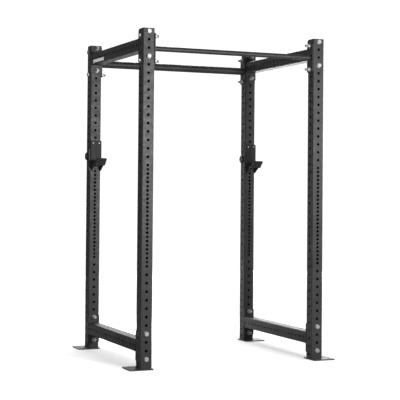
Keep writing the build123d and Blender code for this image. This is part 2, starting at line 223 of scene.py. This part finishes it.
def bead_radius(radius, index):
    """Radius at a sample: it swells with each ripple and drifts a little along the weld."""
    phase = index % SAMPLES_PER_RIPPLE / SAMPLES_PER_RIPPLE
    swell = 1 - RIPPLE_DEPTH + RIPPLE_DEPTH * math.sin(math.pi * phase)
    drift = sum(share * math.sin(turn * index) for share, turn in (SLOW_SWING, SLOWER_SWING))
    return radius * (swell + drift)


def bead(name, body, path, normal, radius, closed=True):
    """Weld bead on a flat path: a row of ripples, each one lapping over the last."""
    points = resample(path, closed)
    count = len(points)
    vertices = []
    for index, point in enumerate(points):
        after = points[(index + 1) % count] if closed or index < count - 1 else point
        before = points[index - 1] if closed or index > 0 else point
        across = (after - before).normalized().cross(normal)
        size = bead_radius(radius, index)
        for side in range(BEAD_SIDES):
            turn = 2 * math.pi * side / BEAD_SIDES
            vertices.append(point + size * (math.cos(turn) * across + math.sin(turn) * normal))
    faces = []
    for index in range(count if closed else count - 1):
        ring = index * BEAD_SIDES
        following = (index + 1) % count * BEAD_SIDES
        for side in range(BEAD_SIDES):
            beside = (side + 1) % BEAD_SIDES
            faces.append((ring + side, ring + beside, following + beside, following + side))
    if not closed:
        faces.append(tuple(reversed(range(BEAD_SIDES))))
        faces.append(tuple(range(len(vertices) - BEAD_SIDES, len(vertices))))
    mesh = bpy.data.meshes.new(name)
    mesh.from_pydata(vertices, [], faces)
    mesh.update()
    mesh.shade_smooth()
    obj = bpy.data.objects.new(name, mesh)
    bpy.context.scene.collection.objects.link(obj)
    paint(obj, "powder_coat")
    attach(obj, body)


def ring_path(centre, u, v, half, corner):
    """Outline of a rounded square about a centre, or a circle where the corner is the half."""
    quarter_turn = math.pi / 2
    path = []
    for quarter in range(4):
        start = quarter * quarter_turn
        reach_u = math.copysign(half - corner, math.cos(start + quarter_turn / 2))
        reach_v = math.copysign(half - corner, math.sin(start + quarter_turn / 2))
        for step in range(CORNER_STEPS + 1):
            turn = start + step / CORNER_STEPS * quarter_turn
            along_u = reach_u + corner * math.cos(turn)
            along_v = reach_v + corner * math.sin(turn)
            path.append(centre + along_u * u + along_v * v)
    return [point for point, last in zip(path, path[-1:] + path[:-1]) if (point - last).length > SAME_POINT]


def middle(low, high):
    """Middle of a box."""
    return (Vector(low) + Vector(high)) / 2


def welds():
    """Every joint that is welded on the real cage."""
    x, y, z = Vector((1, 0, 0)), Vector((0, 1, 0)), Vector((0, 0, 1))
    for end in ("front", "rear"):
        for side in ("left", "right"):
            low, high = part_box(f"{end}_{side}_upright")
            centre = middle(low, high)
            centre.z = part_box(f"{end}_{side}_foot")[1][2]
            half = (high[0] - low[0]) / 2 - FOOT_WELD_INSET
            path = ring_path(centre, x, y, half, TUBE_RADIUS)
            bead(f"{end}_{side}_foot_weld", "frame", path, z, FOOT_WELD)
        low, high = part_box(f"{end}_pullup_bar")
        radius = (high[2] - low[2]) / 2
        for side, at in {"left": low[0], "right": high[0]}.items():
            centre = middle(low, high)
            centre.x = at
            bead(f"{end}_{side}_bar_weld", "frame", ring_path(centre, y, z, radius, radius), x, END_WELD)
    for level in ("upper", "lower"):
        for side in ("left", "right"):
            low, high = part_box(f"{level}_{side}_crossmember")
            half = (high[0] - low[0]) / 2 - END_WELD_INSET
            for end, at in {"front": low[1], "rear": high[1]}.items():
                centre = middle(low, high)
                centre.y = at
                path = ring_path(centre, x, z, half, TUBE_RADIUS)
                bead(f"{level}_{side}_{end}_weld", "frame", path, y, END_WELD)
    for side in ("left", "right"):
        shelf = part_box(f"{side}_cup_shelf_pad")
        plate_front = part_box(f"{side}_cup_back_pad")[1][1]
        underside = shelf[0][2] - STEEL
        left = Vector((shelf[0][0] + STEEL, plate_front, underside))
        right = Vector((shelf[1][0] - STEEL, plate_front, underside))
        bead(f"{side}_cup_weld", f"{side}_cup", [left, right], z, SHELF_WELD, closed=False)


# ---- Camera, light and floor --------------------------------------------------------


def camera():
    """A long lens a little above half the cage's height, almost level."""
    data = bpy.data.cameras.new("camera")
    data.sensor_width = SENSOR
    data.lens = LENS
    data.shift_y = SHIFT
    cam = bpy.data.objects.new("camera", data)
    yaw, pitch, roll = math.radians(YAW), math.radians(PITCH), math.radians(ROLL)
    right = Vector((math.cos(yaw), math.sin(yaw), 0))
    ahead = Vector((-math.sin(yaw), math.cos(yaw), 0))
    up = Vector((0, 0, 1))
    ahead, up = (
        math.cos(pitch) * ahead + math.sin(pitch) * up,
        -math.sin(pitch) * ahead + math.cos(pitch) * up,
    )
    right, up = (
        math.cos(roll) * right + math.sin(roll) * up,
        -math.sin(roll) * right + math.cos(roll) * up,
    )
    turn = Matrix((right, up, -ahead)).transposed().to_4x4()
    cam.matrix_world = Matrix.Translation(CAMERA_PLACE) @ turn
    bpy.context.scene.collection.objects.link(cam)
    bpy.context.scene.camera = cam


def backdrop():
    """White to the camera, dimmer as a light."""
    world = bpy.data.worlds.new("world")
    world.use_nodes = True
    nodes = world.node_tree.nodes
    links = world.node_tree.links
    seen = nodes["Background"]
    lit = nodes.new("ShaderNodeBackground")
    for node, strength in ((seen, SEEN_WHITE), (lit, AMBIENT)):
        node.inputs["Color"].default_value = (1, 1, 1, 1)
        node.inputs["Strength"].default_value = strength
    path = nodes.new("ShaderNodeLightPath")
    mix = nodes.new("ShaderNodeMixShader")
    links.new(path.outputs["Is Camera Ray"], mix.inputs[0])
    links.new(lit.outputs["Background"], mix.inputs[1])
    links.new(seen.outputs["Background"], mix.inputs[2])
    links.new(mix.outputs["Shader"], nodes["World Output"].inputs["Surface"])
    bpy.context.scene.world = world


def softbox(name, place, target, size, power):
    """Rectangular light of a width and a height that the camera doesn't see."""
    data = bpy.data.lights.new(name, "AREA")
    data.shape = "RECTANGLE"
    data.size = size[0]
    data.size_y = size[1]
    data.energy = power
    obj = bpy.data.objects.new(name, data)
    obj.location = place
    obj.rotation_euler = (Vector(target) - Vector(place)).to_track_quat("-Z", "Y").to_euler()
    obj.visible_camera = False
    bpy.context.scene.collection.objects.link(obj)
    return obj


def sun(name, strength, towards, spread):
    """Even light from far away, spread over an angle in degrees."""
    data = bpy.data.lights.new(name, "SUN")
    data.energy = strength
    data.angle = math.radians(spread)
    obj = bpy.data.objects.new(name, data)
    obj.rotation_euler = Vector(towards).to_track_quat("-Z", "Y").to_euler()
    bpy.context.scene.collection.objects.link(obj)
    return obj


def ground(name, tone, height):
    """Plain matt sheet."""
    reach = FLOOR_REACH
    corners = [(x * reach, y * reach, height) for x, y in ((-1, -1), (1, -1), (1, 1), (-1, 1))]
    mesh = bpy.data.meshes.new(name)
    mesh.from_pydata(corners, [], [(0, 1, 2, 3)])
    obj = bpy.data.objects.new(name, mesh)
    mat = bpy.data.materials.new(f"{name}_paint")
    mat.use_nodes = True
    shader = mat.node_tree.nodes["Principled BSDF"]
    shader.inputs["Base Color"].default_value = (tone, tone, tone, 1)
    shader.inputs["Roughness"].default_value = GROUND_ROUGHNESS
    shader.inputs["Specular IOR Level"].default_value = 0.0
    mesh.materials.append(mat)
    bpy.context.scene.collection.objects.link(obj)
    return obj


def floor():
    """A white floor to look at, with a light of its own, and a greyer one that the cage reflects.

    Returns the collection that keeps a light off both.
    """
    seen = ground("floor", FLOOR_TONE, 0)
    seen.visible_diffuse = False
    seen.visible_glossy = False
    seen.visible_shadow = False
    reflected = ground("bounce", BOUNCE_TONE, -BOUNCE_DROP)
    reflected.visible_camera = False
    lit = bpy.data.collections.new("floor_only")
    lit.objects.link(seen)
    floor_light = sun("floor_light", strength=4.0, towards=(-0.35, -0.35, -1), spread=130)
    floor_light.light_linking.receiver_collection = lit
    off_floor = bpy.data.collections.new("off_floor")
    for sheet in (seen, reflected):
        off_floor.objects.link(sheet)
    for member in off_floor.collection_objects:
        member.light_linking.link_state = "EXCLUDE"
    return off_floor


def lights(off_floor):
    """Soft light from the front, through the cage from the rear, and from the sides."""
    softbox("key", place=(0.68, -4.2, 1.68), target=(0.68, 0, 1.68), size=(0.45, 0.6), power=105)
    softbox("front_fill", place=(1.3, -2.4, 1.5), target=(1.3, 0, 1.5), size=(0.3, 0.6), power=12)
    softbox("inner_fill", place=(-0.55, 4.2, 1.1), target=(0.5, 0, 1.1), size=(0.3, 2.2), power=11)
    softbox("rear", place=(1.8, 6.8, 0.5), target=(-0.4, 0, 0.4), size=(1.6, 1.0), power=7)
    softbox("rear_right", place=(4.4, 6.8, 1.0), target=(0.6, 0, 0.8), size=(1.6, 2.0), power=92)
    softbox("rear_left", place=(-2.7, 6.5, 2.65), target=(-0.62, 0.3, 1.9), size=(0.8, 0.8), power=2.6)
    softbox("floor_back", place=(0.1, 1.5, 0.6), target=(0.1, 1.5, 0), size=(1.4, 1.0), power=13)
    rims = (
        softbox("right_side", place=(4.6, 0.6, 1.8), target=(0.6, 0, 1.1), size=(1.6, 1.6), power=150),
        softbox("back", place=(1.0, 3.8, 4.2), target=(0, 0.4, 1.0), size=(2.0, 1.2), power=150),
        softbox("left_side", place=(-4.5, -1.2, 1.2), target=(-0.6, 0, 1.1), size=(1.2, 1.2), power=24),
    )
    for rim in rims:
        rim.light_linking.receiver_collection = off_floor
    sun("top", strength=0.4, towards=(0, 0, -1), spread=100)


# ---- The scene ----------------------------------------------------------------------

for part in frame["record"]["subparts"]:
    paint(frame["nodes"][part["node"]], part["material_slot"])
welds()
camera()
backdrop()
lights(floor())
bpy.context.scene.view_settings.view_transform = "Standard"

- _Aim_
Please reproduce exactly the lines above, beginning with the first and ending with the line that contains "return radius * (swell + drift)", and include nothing outside that range.

- _Exercise result_
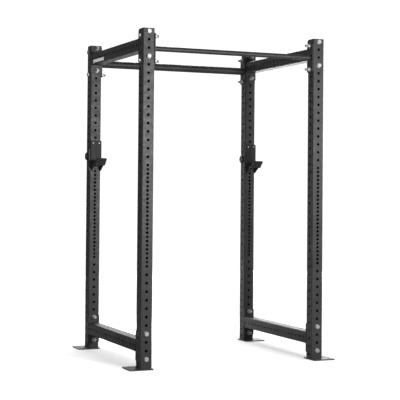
Keep writing the build123d and Blender code for this image. This is part 2, starting at line 223 of scene.py. This part finishes it.
def bead_radius(radius, index):
    """Radius at a sample: it swells with each ripple and drifts a little along the weld."""
    phase = index % SAMPLES_PER_RIPPLE / SAMPLES_PER_RIPPLE
    swell = 1 - RIPPLE_DEPTH + RIPPLE_DEPTH * math.sin(math.pi * phase)
    drift = sum(share * math.sin(turn * index) for share, turn in (SLOW_SWING, SLOWER_SWING))
    return radius * (swell + drift)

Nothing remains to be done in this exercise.